> [Exercise instructions]: Repeat exactly, and only, the lines from the one that contains "What build123d script" through the one that contains "# Millimetres, +Z", both ends included.

> [Data rows]:
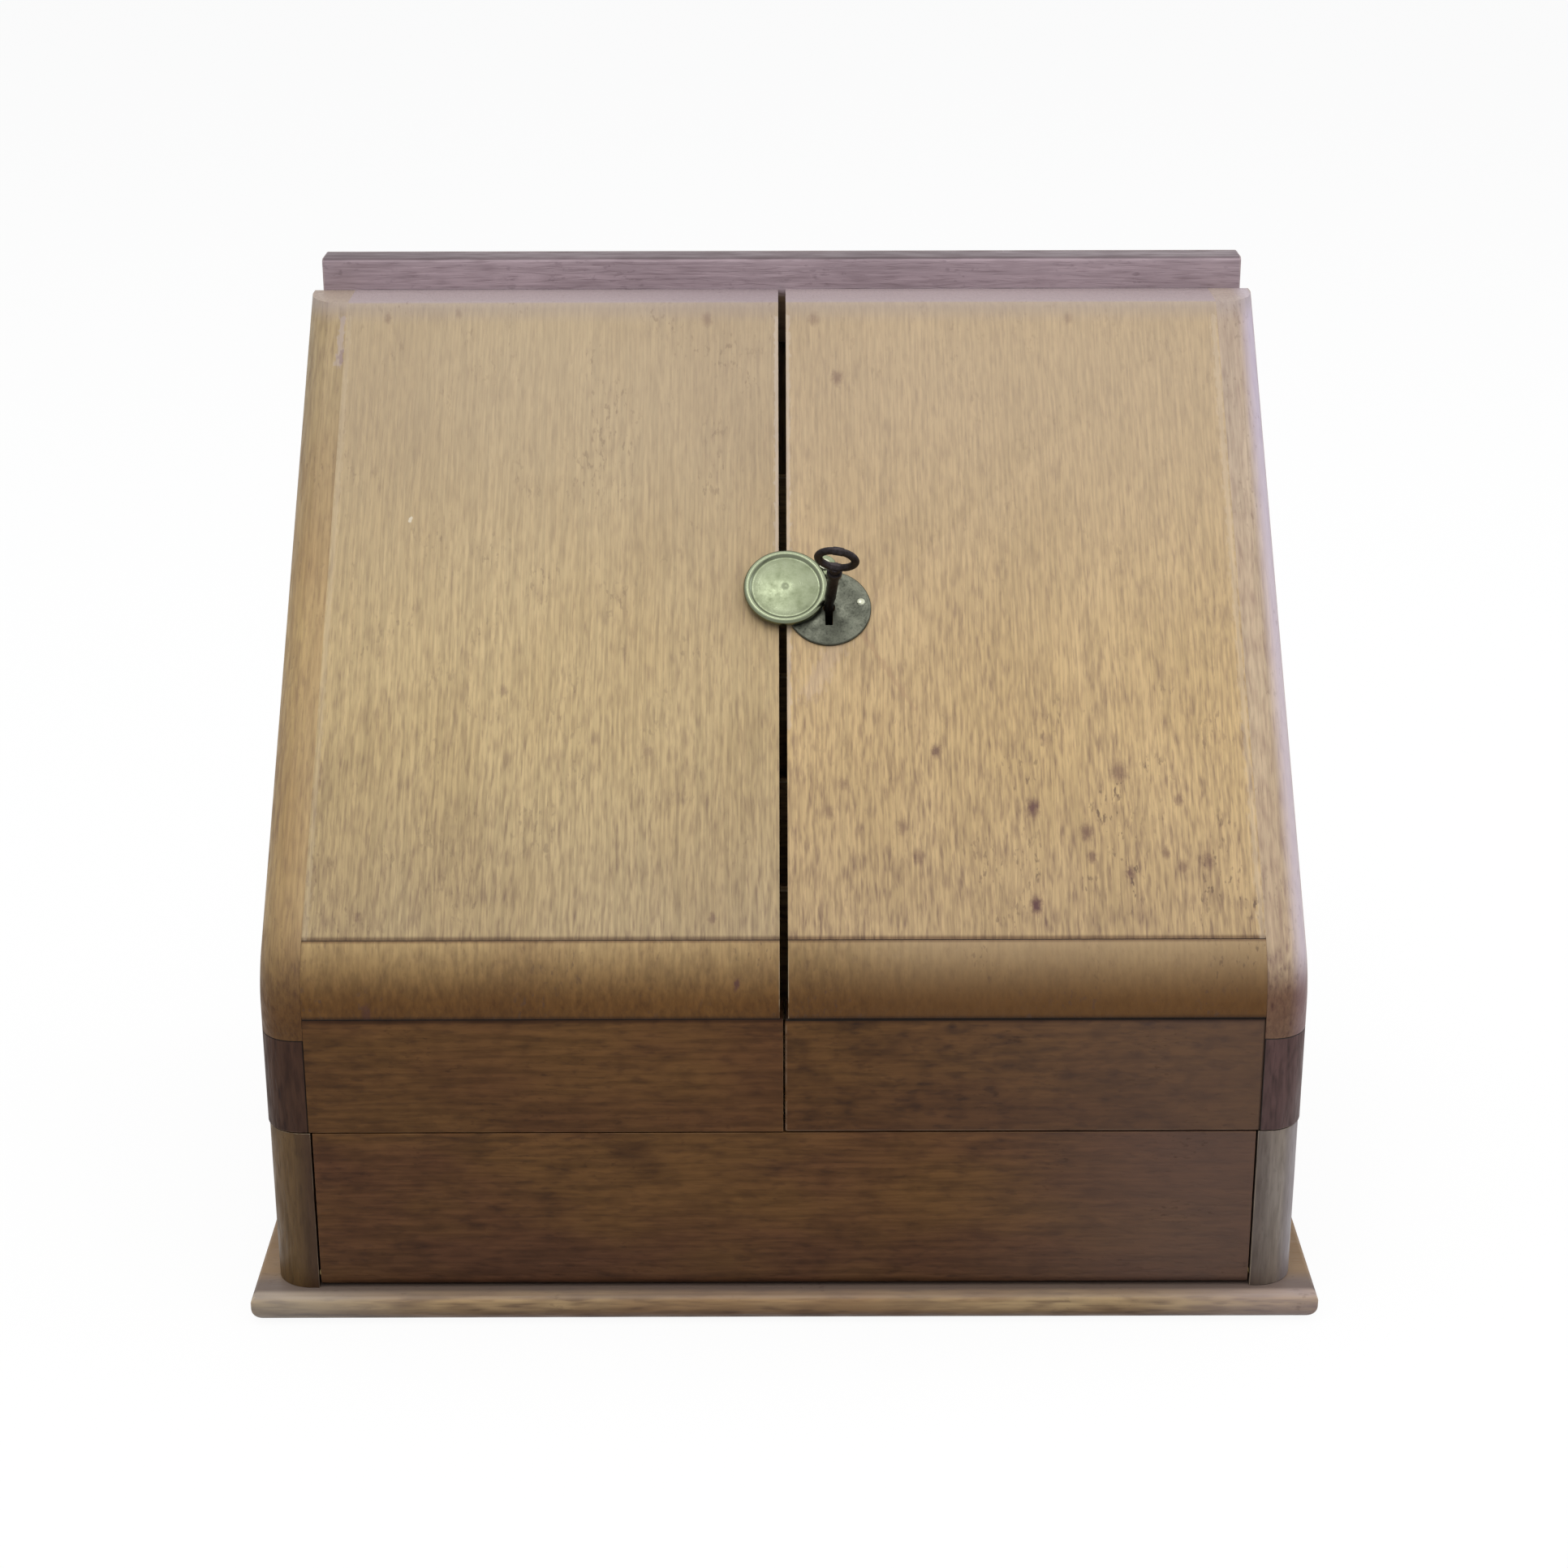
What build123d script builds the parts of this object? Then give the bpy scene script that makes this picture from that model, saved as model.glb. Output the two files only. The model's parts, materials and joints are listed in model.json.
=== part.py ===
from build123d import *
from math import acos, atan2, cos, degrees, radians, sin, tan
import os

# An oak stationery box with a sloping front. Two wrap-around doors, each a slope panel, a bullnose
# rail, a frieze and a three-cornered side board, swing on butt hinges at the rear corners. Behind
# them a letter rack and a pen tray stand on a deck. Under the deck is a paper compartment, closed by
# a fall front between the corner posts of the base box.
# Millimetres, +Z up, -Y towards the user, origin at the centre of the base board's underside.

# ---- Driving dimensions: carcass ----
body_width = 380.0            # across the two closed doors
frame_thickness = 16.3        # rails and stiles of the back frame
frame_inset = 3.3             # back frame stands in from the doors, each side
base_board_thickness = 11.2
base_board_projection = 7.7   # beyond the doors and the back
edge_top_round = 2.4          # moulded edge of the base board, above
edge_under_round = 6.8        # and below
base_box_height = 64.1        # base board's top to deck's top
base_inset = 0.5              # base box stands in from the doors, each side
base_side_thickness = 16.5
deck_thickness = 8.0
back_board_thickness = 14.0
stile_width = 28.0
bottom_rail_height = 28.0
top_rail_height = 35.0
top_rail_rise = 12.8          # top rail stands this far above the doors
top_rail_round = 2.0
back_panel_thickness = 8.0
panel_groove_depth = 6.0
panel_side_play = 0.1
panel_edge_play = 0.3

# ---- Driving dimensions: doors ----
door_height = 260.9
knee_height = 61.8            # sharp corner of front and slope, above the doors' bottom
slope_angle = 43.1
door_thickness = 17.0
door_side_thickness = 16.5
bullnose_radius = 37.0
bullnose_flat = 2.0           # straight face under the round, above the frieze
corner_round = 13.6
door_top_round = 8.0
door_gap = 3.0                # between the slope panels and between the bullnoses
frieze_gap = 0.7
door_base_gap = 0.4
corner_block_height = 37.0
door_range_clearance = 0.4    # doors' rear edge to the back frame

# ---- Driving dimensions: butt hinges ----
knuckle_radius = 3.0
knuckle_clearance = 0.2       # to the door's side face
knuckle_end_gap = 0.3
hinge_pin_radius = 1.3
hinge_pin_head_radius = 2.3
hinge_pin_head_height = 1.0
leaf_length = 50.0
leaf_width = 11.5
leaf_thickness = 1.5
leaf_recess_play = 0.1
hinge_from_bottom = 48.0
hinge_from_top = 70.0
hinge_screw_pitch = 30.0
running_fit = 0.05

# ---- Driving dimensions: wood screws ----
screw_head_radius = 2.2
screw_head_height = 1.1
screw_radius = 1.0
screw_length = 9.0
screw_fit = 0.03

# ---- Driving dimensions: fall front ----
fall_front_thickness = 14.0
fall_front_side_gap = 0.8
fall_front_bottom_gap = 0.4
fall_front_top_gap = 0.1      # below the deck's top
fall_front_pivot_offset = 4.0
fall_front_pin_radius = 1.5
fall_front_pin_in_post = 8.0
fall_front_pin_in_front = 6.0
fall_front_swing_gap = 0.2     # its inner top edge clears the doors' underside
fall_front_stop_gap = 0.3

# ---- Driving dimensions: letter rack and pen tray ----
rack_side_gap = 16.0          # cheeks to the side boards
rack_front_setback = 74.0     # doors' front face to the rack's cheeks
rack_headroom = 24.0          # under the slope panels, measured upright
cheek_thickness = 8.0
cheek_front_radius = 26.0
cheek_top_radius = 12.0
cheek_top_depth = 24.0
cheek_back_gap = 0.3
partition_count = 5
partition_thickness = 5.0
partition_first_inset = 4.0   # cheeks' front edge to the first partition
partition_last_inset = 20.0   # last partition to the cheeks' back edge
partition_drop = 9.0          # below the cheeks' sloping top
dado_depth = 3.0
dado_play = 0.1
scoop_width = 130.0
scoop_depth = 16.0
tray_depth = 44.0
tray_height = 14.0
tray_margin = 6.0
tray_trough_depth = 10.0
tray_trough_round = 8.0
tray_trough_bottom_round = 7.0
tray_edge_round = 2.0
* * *
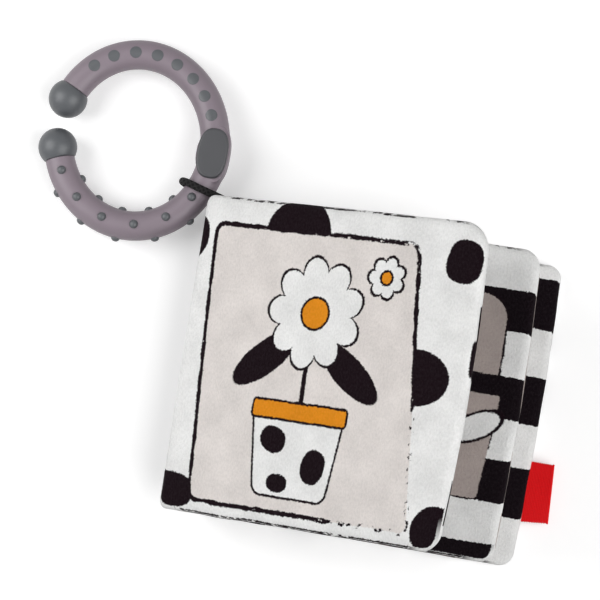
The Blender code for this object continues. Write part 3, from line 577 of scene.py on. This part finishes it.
---
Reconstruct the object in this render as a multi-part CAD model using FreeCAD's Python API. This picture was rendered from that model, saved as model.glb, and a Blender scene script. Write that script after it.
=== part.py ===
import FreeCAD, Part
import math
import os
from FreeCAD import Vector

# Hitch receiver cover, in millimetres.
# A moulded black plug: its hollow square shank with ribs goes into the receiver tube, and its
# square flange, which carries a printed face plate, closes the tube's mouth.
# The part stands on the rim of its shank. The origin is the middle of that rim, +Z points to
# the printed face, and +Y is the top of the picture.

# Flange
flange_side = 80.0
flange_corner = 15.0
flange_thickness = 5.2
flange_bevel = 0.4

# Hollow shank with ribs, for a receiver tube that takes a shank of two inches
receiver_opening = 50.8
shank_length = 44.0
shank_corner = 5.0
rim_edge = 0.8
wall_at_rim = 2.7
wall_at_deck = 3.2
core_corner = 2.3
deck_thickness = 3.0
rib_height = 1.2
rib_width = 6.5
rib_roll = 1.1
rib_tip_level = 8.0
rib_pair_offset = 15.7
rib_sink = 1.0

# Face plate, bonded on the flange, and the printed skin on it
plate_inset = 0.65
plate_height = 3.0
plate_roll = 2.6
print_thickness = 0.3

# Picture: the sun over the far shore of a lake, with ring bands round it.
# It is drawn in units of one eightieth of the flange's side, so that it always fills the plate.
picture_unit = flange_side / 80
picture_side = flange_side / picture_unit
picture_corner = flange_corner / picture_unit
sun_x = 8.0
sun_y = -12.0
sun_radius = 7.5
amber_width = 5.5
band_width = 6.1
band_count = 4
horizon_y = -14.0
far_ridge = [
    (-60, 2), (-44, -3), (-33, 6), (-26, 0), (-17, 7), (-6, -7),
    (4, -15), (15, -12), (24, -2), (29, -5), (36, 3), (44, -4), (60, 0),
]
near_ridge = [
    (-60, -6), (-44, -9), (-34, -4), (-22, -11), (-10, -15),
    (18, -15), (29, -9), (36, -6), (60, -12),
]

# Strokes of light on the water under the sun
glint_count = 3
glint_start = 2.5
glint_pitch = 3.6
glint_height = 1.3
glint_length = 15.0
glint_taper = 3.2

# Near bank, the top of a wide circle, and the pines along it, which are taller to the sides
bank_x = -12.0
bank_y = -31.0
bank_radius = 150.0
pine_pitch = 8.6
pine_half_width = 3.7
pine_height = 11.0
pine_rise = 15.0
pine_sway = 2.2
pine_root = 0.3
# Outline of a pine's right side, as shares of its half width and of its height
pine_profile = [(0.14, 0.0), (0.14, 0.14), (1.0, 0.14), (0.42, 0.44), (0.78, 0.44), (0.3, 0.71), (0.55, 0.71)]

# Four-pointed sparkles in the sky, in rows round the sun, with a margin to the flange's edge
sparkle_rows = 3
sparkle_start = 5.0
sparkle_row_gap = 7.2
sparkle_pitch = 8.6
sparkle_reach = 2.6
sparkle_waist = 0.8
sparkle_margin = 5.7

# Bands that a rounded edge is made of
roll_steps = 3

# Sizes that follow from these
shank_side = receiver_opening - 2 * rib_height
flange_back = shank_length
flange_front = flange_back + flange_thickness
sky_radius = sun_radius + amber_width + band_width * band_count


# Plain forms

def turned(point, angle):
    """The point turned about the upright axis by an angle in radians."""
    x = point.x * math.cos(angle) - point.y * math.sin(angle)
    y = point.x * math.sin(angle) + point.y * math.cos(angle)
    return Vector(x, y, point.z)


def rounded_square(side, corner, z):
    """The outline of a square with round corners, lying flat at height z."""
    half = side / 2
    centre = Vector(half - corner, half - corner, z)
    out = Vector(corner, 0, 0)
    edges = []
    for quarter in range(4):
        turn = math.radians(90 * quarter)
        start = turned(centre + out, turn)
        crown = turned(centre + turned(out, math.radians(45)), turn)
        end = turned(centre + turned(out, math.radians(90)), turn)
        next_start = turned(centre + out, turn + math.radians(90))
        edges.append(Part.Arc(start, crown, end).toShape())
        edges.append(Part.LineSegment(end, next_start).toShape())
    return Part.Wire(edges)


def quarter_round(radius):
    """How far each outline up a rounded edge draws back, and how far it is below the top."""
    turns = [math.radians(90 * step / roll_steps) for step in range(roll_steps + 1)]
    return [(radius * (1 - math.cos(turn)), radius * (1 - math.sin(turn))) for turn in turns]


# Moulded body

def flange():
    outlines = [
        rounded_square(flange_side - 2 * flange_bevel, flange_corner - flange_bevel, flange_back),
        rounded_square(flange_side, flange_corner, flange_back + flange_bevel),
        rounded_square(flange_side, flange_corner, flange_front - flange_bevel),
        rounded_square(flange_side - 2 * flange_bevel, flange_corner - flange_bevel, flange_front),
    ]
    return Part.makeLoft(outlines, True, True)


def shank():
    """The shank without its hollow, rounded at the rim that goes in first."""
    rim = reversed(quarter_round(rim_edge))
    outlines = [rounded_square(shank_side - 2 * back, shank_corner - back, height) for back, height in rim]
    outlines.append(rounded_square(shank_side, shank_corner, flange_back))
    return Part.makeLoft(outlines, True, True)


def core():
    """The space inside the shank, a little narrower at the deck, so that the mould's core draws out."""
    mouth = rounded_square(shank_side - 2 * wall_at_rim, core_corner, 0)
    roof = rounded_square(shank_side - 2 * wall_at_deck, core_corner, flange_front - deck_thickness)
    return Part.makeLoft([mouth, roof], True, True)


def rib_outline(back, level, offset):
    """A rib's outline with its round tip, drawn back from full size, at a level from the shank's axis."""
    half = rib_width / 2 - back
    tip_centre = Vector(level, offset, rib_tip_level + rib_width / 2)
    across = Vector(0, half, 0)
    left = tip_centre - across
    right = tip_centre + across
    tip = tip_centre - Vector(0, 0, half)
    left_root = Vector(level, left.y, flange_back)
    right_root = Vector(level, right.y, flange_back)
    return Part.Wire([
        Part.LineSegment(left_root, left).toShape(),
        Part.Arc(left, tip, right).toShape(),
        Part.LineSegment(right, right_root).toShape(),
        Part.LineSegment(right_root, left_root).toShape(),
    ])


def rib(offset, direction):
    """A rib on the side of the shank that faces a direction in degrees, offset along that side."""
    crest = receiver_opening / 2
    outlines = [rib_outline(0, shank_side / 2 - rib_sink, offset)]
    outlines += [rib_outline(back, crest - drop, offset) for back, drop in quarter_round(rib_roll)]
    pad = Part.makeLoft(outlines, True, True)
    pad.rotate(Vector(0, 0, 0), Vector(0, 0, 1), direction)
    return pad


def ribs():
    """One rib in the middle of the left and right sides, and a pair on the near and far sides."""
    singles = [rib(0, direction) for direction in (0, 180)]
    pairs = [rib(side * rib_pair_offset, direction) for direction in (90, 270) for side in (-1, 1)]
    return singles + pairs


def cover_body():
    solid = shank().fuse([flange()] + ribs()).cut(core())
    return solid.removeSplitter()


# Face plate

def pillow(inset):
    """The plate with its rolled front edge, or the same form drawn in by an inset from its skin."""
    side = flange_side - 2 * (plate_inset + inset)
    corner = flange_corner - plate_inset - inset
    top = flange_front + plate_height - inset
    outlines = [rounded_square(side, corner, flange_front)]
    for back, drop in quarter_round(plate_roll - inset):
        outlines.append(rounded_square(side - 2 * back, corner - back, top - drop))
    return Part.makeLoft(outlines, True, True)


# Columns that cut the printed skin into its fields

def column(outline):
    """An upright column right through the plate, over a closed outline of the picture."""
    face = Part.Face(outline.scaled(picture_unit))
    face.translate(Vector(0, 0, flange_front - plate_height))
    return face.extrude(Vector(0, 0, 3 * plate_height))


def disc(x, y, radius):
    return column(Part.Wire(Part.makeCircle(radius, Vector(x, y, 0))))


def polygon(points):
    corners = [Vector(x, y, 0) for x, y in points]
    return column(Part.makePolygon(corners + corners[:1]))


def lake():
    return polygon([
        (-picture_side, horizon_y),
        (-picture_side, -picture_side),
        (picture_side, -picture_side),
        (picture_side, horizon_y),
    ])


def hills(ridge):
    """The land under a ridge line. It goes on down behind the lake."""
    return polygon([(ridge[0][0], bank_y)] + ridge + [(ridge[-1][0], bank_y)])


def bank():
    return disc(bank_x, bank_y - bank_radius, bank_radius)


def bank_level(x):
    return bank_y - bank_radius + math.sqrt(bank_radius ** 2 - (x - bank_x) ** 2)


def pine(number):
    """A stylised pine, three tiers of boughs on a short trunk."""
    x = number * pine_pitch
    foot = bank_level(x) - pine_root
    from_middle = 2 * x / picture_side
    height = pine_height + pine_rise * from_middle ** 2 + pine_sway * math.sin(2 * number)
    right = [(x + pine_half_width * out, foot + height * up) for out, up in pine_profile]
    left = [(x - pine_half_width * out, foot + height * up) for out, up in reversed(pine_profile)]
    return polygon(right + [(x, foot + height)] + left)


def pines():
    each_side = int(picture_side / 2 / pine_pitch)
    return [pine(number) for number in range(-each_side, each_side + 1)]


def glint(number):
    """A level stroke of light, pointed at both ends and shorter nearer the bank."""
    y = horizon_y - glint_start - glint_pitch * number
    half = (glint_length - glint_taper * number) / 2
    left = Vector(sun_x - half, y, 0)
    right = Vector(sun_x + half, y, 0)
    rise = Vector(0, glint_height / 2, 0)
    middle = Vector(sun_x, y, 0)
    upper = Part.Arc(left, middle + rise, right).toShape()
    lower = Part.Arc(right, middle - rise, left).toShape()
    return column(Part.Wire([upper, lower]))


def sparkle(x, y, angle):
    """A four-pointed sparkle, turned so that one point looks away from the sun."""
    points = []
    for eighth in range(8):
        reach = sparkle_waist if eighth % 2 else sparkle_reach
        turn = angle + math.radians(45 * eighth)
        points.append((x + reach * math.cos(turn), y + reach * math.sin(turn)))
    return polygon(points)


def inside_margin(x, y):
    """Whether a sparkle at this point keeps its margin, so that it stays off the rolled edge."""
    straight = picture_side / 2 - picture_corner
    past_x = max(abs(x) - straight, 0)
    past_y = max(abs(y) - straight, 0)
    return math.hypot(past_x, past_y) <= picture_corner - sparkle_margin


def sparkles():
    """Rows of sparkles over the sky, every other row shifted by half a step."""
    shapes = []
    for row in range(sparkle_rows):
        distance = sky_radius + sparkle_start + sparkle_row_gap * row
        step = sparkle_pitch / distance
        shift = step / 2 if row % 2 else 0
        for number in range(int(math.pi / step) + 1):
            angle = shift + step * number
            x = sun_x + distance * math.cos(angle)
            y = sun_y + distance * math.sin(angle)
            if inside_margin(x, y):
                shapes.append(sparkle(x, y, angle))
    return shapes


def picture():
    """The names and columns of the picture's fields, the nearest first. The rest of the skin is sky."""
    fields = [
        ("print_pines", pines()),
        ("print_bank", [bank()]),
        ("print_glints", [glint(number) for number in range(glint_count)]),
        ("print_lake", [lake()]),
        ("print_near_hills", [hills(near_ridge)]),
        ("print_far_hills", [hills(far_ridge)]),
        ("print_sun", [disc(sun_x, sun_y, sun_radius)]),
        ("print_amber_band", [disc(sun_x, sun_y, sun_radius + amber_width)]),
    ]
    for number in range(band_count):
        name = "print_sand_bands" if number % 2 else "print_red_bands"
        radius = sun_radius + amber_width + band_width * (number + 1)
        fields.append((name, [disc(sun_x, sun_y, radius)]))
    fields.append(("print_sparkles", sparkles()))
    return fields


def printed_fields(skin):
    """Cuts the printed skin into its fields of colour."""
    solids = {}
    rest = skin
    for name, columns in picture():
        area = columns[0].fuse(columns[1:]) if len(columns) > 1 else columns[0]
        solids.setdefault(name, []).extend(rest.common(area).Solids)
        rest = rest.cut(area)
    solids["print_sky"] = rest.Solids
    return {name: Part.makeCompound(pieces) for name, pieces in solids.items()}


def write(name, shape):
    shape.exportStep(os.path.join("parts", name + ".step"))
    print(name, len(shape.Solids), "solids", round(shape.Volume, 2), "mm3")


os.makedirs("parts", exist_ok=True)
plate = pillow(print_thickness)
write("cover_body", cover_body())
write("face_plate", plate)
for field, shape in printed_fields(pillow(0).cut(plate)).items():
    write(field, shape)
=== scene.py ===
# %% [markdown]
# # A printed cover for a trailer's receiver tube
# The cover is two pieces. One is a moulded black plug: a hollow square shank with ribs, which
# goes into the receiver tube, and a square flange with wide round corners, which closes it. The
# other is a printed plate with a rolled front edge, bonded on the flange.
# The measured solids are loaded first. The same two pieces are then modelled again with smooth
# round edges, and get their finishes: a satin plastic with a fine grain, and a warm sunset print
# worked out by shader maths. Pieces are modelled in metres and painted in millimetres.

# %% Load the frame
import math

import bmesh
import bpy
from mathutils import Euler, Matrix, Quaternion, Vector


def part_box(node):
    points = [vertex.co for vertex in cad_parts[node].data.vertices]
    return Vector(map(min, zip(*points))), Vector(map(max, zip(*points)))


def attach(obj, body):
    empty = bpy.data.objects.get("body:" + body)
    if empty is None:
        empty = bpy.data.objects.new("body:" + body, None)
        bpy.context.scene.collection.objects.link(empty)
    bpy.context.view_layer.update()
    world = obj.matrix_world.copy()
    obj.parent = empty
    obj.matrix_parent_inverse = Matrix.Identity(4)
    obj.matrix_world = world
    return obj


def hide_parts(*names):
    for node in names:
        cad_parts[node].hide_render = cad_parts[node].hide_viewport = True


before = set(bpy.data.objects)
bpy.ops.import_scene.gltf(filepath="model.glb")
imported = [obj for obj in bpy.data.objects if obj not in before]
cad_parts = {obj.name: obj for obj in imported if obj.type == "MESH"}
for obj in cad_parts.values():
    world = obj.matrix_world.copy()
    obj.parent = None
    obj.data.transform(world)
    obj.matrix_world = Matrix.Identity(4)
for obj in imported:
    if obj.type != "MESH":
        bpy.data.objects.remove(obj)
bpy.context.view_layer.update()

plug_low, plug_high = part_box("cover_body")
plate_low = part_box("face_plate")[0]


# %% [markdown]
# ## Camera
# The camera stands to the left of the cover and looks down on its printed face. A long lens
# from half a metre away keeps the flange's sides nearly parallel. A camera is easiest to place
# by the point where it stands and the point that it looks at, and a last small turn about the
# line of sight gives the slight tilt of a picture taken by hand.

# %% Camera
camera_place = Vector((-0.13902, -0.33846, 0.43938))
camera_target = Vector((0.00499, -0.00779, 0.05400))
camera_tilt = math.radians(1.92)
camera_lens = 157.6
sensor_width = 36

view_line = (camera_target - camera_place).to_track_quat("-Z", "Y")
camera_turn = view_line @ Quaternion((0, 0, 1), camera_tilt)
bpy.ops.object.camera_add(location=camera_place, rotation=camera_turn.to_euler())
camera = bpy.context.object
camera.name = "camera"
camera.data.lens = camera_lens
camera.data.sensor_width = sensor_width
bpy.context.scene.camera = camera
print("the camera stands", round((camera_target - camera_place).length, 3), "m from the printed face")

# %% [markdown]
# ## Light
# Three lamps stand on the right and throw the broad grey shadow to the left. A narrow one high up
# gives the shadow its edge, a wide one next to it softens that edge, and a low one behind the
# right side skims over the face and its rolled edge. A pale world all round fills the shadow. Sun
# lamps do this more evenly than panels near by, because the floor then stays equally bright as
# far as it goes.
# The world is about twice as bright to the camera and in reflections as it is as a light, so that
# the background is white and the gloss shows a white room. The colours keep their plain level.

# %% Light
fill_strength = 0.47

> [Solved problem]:
What build123d script builds the parts of this object? Then give the bpy scene script that makes this picture from that model, saved as model.glb. Output the two files only. The model's parts, materials and joints are listed in model.json.
=== part.py ===
from build123d import *
from math import acos, atan2, cos, degrees, radians, sin, tan
import os

# An oak stationery box with a sloping front. Two wrap-around doors, each a slope panel, a bullnose
# rail, a frieze and a three-cornered side board, swing on butt hinges at the rear corners. Behind
# them a letter rack and a pen tray stand on a deck. Under the deck is a paper compartment, closed by
# a fall front between the corner posts of the base box.
# Millimetres, +Z up, -Y towards the user, origin at the centre of the base board's underside.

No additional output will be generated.